3. If you have any unused gift cards lying around, those can be found money. In fact, it is a good idea to use them up now before the stores they are from go out of business. I found that out the hard way when Mervyn's started closing down. They refused to honor a $50 gift card I had gotten as a gift one Christmas, tucked in a drawer and forgotten about. The good news though was that I also had a Linen's N Things gift card that I sold on Ebay before it expired for almost full price, less Ebay expenses. The gift card was worth $50 and to my amazement it sold for $45, only $5 less the original value.

4. If you pay your charge cards off each month, then reward cards can help to make a little extra income each month. I have Amazon personal and business rewards VISA cards. With the cards I get 1% back on the regular purchases, and 3% back on Amazon purchases. I'm a member of Amazon prime, so I don't pay for shipping costs, after my once yearly prime fee. (I order from Amazon on a weekly basis including many staple items, so for me the Amazon prime fee comes out to less than $1 shipping charge per order.)

Recently I bought a GPS for my husband as a gift. The one I wanted was on a coupon sale at Costco, but I actually ended up getting the device cheaper at Amazon because of the 3% VISA card rebate on Amazon purchases, the free shipping from being in the prime club and no sales tax on my purchase. Plus with Amazon I didn't have to even go to the store. I ordered the GPS online and the package was delivered right to my door 2 days later. I'm self employed so to me not having to take time out of my day to go to the store is worth a lot, in addition to the amount I saved on the GPS itself.

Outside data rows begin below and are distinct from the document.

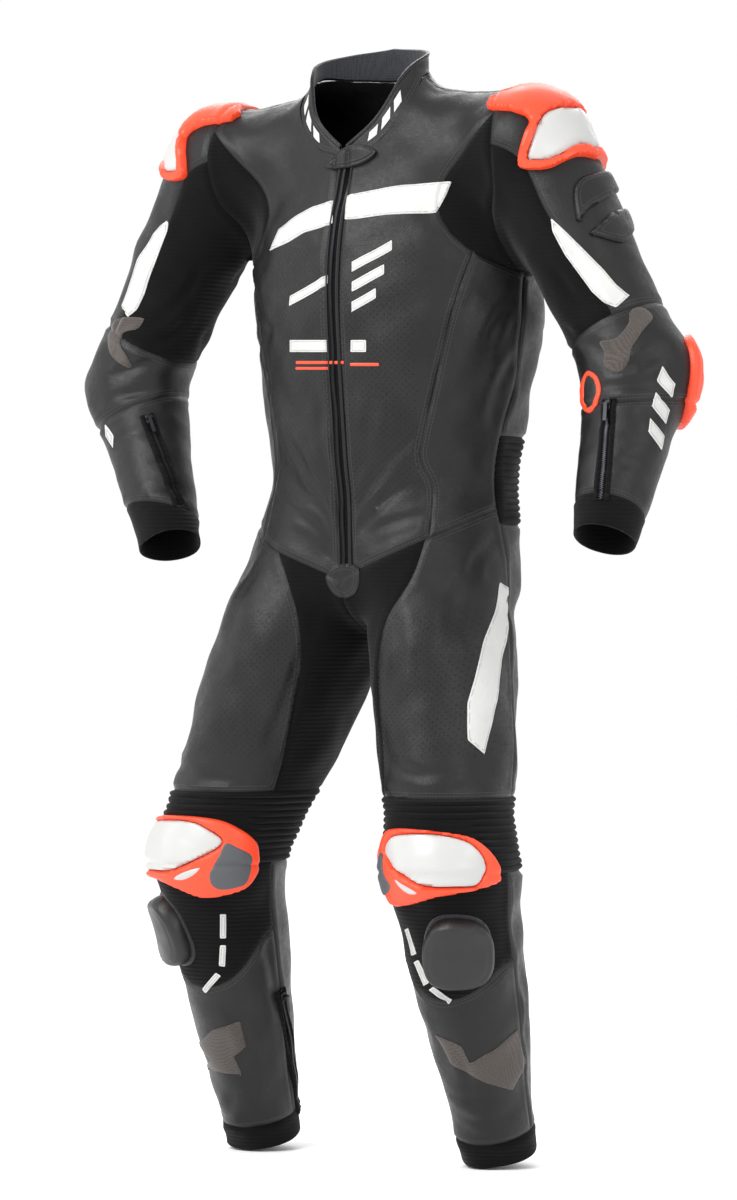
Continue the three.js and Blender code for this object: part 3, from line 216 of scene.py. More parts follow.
def settle(p, rounds=4):
    """Moves points onto the form: each round takes off gradient times distance over gradient squared."""
    p = np.array(p, float)
    for _ in range(rounds):
        g = slope(p)
        p -= g * (form(p) / np.maximum((g * g).sum(1), 1e-6))[:, None]
    return p


def cast(start, direction, near=0.0, far=420.0, step=4.0, out=True):
    """The first place where lines from inside leave the form, or where lines from outside meet it."""
    direction = np.atleast_2d(direction).astype(float)
    start = np.broadcast_to(np.asarray(start, float), direction.shape)
    direction = unit(direction)
    sign = 1 if out else -1
    steps = np.arange(near, far, step)
    points = start[:, None, :] + direction[:, None, :] * steps[None, :, None]
    past = (sign * form(points.reshape(-1, 3)) >= 0).reshape(len(start), -1)
    first = np.where(past.any(1), past.argmax(1), len(steps) - 1)
    high = steps[first]
    low = np.maximum(high - step, near)
    for _ in range(14):
        mid = (low + high) / 2
        inside = sign * form(start + direction * mid[:, None]) < 0
        low, high = np.where(inside, mid, low), np.where(inside, high, mid)
    return start + direction * high[:, None]


# %% [markdown]
# ## The camera, also used to lay what the photograph shows onto the form
# The suit was photographed level, from 30 degrees to the wearer's left. A place in the picture could be
# guessed by eye; a line from the camera through its pixel to the form is surer, so what shows is given in
# pixels below.

# %%
AZIMUTH = math.radians(30)
CAMERA_FAR = 5000.0
MM_PER_PIXEL = 1.22
PHOTO_WIDE, PHOTO_HIGH = 737, 1200
LOOK_AT = np.array([0, 0, -585.0])
VIEW_RIGHT = np.array([math.cos(AZIMUTH), math.sin(AZIMUTH), 0])
VIEW_AHEAD = np.array([-math.sin(AZIMUTH), math.cos(AZIMUTH), 0])
CAMERA_ASIDE = -16.5
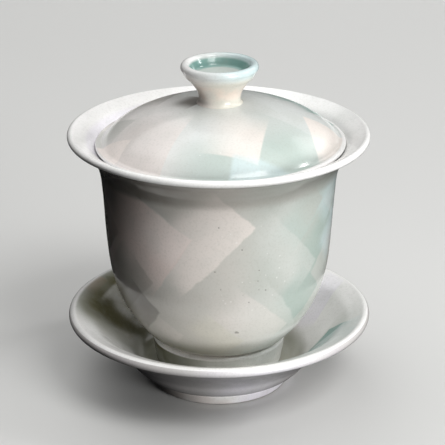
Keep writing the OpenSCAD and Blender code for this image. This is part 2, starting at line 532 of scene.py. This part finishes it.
def wrapped_patches(s, colour, patches, wander):
    """Lays patches round a wall, with their corners at an angle and a height. Their edges stray
    sideways by wander."""
    for corner, rise, tilt, reach, fade, glaze, strength in patches:
        turn = s.math("SUBTRACT", s.angle, math.radians(corner))
        around = s.times(s.math("WRAP", turn, math.pi, -math.pi), s.r)
        across = s.math("ADD", around, wander)
        up = s.math("SUBTRACT", s.z, rise)
        mask = s.patch(across, up, tilt, reach, WALL_CRISP, fade)
        colour = s.coat(colour, s.times(mask, strength), glaze)
    return colour


def flat_patches(s, colour, patches):
    """Lays patches on a dish or a lid, with their corners at x and y."""
    for x, y, tilt, reach, fade, glaze, strength in patches:
        across = s.math("SUBTRACT", s.x, float(x))
        up = s.math("SUBTRACT", s.y, float(y))
        mask = s.patch(across, up, tilt, reach, PLAN_CRISP, fade)
        colour = s.coat(colour, s.times(mask, strength), glaze)
    return colour


def spot(s, angle, height, size):
    """A round mask on a wall, its middle at an angle in degrees and a height."""
    turn = s.times(s.math("SUBTRACT", s.angle, math.radians(angle)), s.r)
    rise = s.math("SUBTRACT", s.z, height)
    return s.step(s.hypotenuse(turn, rise), size, 0.4 * size)


def finish_glaze(s, colour, roughness=0.16, pits=0.05, flaws=0.0, bubbles=0.0):
    """Mottle, pale bubbles, dark pits and gloss. A piece can bring flaws and bubbles of its own."""
    colour = s.coat(colour, s.step(s.noise(7.0, 3.0), 0.40, 0.70, 0.0, 0.14), "sage")
    colour = s.coat(colour, s.step(s.noise(0.7, 2.0), 0.45, 0.75, 0.0, 0.12), "olive")
    pale = s.math("MAXIMUM", s.dots(3.1, 0.42, 0.10, 40.0), bubbles)
    dark = s.math("MAXIMUM", s.dots(4.3, 0.36, pits, 10.0), flaws)
    colour = s.coat(colour, s.times(pale, 0.35), "white")
    colour = s.coat(colour, s.times(dark, 0.60), "speck")
    s.put(s.surface.inputs["Base Color"], colour)

    gloss = s.step(s.noise(2.4, 3.0), 0.30, 0.75, roughness, roughness + 0.10)
    s.put(s.surface.inputs["Roughness"], s.math("ADD", gloss, s.times(dark, 0.3)))
    s.surface.inputs["IOR"].default_value = GLAZE_IOR
    s.surface.inputs["Coat Weight"].default_value = 0.15
    s.surface.inputs["Coat Roughness"].default_value = 0.06

    waves = s.math("ADD", s.times(s.noise(1.6, 1.0), 0.5), s.times(s.noise(6.0, 1.0), 1.6))
    height = s.math("SUBTRACT", s.math("ADD", waves, s.times(pale, 0.8)), s.times(dark, 2.0))
    bump = s.tree.nodes.new("ShaderNodeBump")
    bump.inputs["Distance"].default_value = BUMP_HEIGHT
    s.put(bump.inputs["Height"], height)
    s.put(s.surface.inputs["Normal"], bump.outputs["Normal"])
    return s.material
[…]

I also use my rewards card for groceries these days. I spend at least $200 a week at the grocery stores, so by using my VISA rewards card that gives me an extra $104 a year in Amazon gift certificates (which I use to order seleted bulk grocery items from Amazon). Over ten years switching from cash to my rewards card for groceries alone should earn me an extra $1,040 of Amazon goods. It only took me a few minutes to apply online for the Amazon cards, so $1,040 in gift certificates over ten years is a pretty good return on my time.